Primarily for general aviation discussion, but other aviation topics are also welcome.
By Lefty
FLYER Club Member  FLYER Club Member
#1845757
Whilst I would like the option to fit an external antenna, having led design and development teams for various RF transceiver devices, I am only too aware of the complexities of designing devices with both an internal and external antennae.
External antennae devices are by far the easiest to design and build.
Internal antennae devices are difficult to get right because of the RF energy interfering with the onboard electronics.

Having both internal and external is far more complex as you have to automatically detect the presence of an external antenna - and then switch the RF signal away from the internal antenna and onto the external one.
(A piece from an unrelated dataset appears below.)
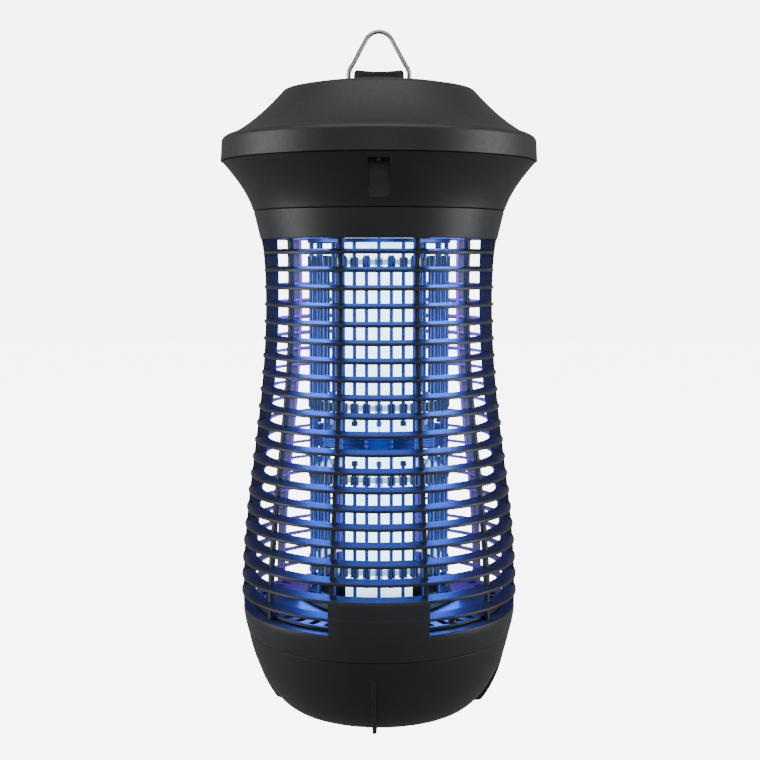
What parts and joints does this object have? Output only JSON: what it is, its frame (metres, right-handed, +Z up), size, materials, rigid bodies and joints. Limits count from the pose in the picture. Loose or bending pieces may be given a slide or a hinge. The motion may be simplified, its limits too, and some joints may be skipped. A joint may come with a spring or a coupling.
{
  "type": "electric bug zapper",
  "caption": "Hanging lantern insect killer: domed roof with a wire bail, ringed cage around a two-tier wire grid and UV tubes, and a footed tray that twists off.",
  "frame": {"origin": "on the lantern's central axis, at the level of the tray's feet", "axes": "+Z up, front panel towards -Y, +X to the right as seen from the front"},
  "size_m": [0.242, 0.242, 0.5237],
  "materials": {
    "black_plastic": "fine satin moulding grain",
    "bail_steel": "satin drawn wire",
    "grid_steel": "drawn wire",
    "insulator": "smooth moulding",
    "uv_glass": "phosphor-coated glass, lit",
    "tube_cap": "satin",
    "zinc_steel": "zinc plated",
    "circuit_board": "solder resist",
    "coil_tape": "polyester tape",
    "capacitor_case": "moulded case",
    "seal_rubber": "matt"
  },
  "bodies": {
    "lantern": {"roof_cap": "black_plastic", "upper_housing": "black_plastic", "cage_front": "black_plastic", "cage_rear": "black_plastic", "drop_grate": "black_plastic", "lower_lamp_cup": "black_plastic", "cord_gland": "black_plastic", "gland_locknut": "black_plastic", "grid_top_electrode": "grid_steel", "grid_middle_electrode": "grid_steel", "grid_bottom_electrode": "grid_steel", "grid_spacer_1": "insulator", "grid_spacer_2": "insulator", "grid_spacer_3": "insulator", "grid_spacer_4": "insulator", "grid_top_insulator": "insulator", "grid_bottom_insulator": "insulator", "lamp_holder_lower_left": "insulator", "lamp_holder_lower_right": "insulator", "lamp_holder_upper_left": "insulator", "lamp_holder_upper_right": "insulator", "terminal_block": "insulator", "uv_tube_left": "uv_glass", "uv_tube_right": "uv_glass", "tube_cap_lower_left": "tube_cap", "tube_cap_lower_right": "tube_cap", "tube_cap_upper_left": "tube_cap", "tube_cap_upper_right": "tube_cap", "lamp_bridge": "zinc_steel", "transformer_core": "zinc_steel", "roof_screw_1": "zinc_steel", "roof_screw_2": "zinc_steel", "roof_screw_3": "zinc_steel", "guard_screw_1": "zinc_steel", "guard_screw_2": "zinc_steel", "guard_screw_3": "zinc_steel", "guard_screw_4": "zinc_steel", "grate_screw_1": "zinc_steel", "grate_screw_2": "zinc_steel", "grate_screw_3": "zinc_steel", "ballast_board": "circuit_board", "transformer_coil_1": "coil_tape", "transformer_coil_2": "coil_tape", "film_capacitor_1": "capacitor_case", "film_capacitor_2": "capacitor_case", "film_capacitor_3": "capacitor_case", "electrolytic_capacitor": "capacitor_case"},
    "bail": {"hanging_bail": "bail_steel"},
    "seal": {"tray_seal": "seal_rubber"},
    "tray": {"collecting_tray": "black_plastic"}
  },
  "joints": [
    {"name": "bail_swing", "type": "hinge", "parent": "lantern", "child": "bail", "pos_m": [0, 0, 0.4844], "axis": [1, 0, 0], "range_deg": [-88, 88]},
    {"name": "tray_twist", "type": "hinge", "parent": "lantern", "child": "seal", "pos_m": [0, 0, 0.0605], "axis": [0, 0, 1], "range_deg": [0, 25]},
    {"name": "tray_drop", "type": "slide", "parent": "seal", "child": "tray", "axis": [0, 0, -1], "range_m": [0, 0.075]}
  ]
}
I would expect that to fit an optional external antenna to SkyEcho would increase the size by something like 50%. Still not big, but loosing some of SkyEcho’s attractiveness for small cockpits.
By Crash one
#1845763
Straight Level wrote:15 posts about a variable brightness LED. The weather must be bad ;-)


It is windy and raining at the 56 parallel :D
#1845795
Straight Level wrote:15 posts about a variable brightness LED. The weather must be bad ;-)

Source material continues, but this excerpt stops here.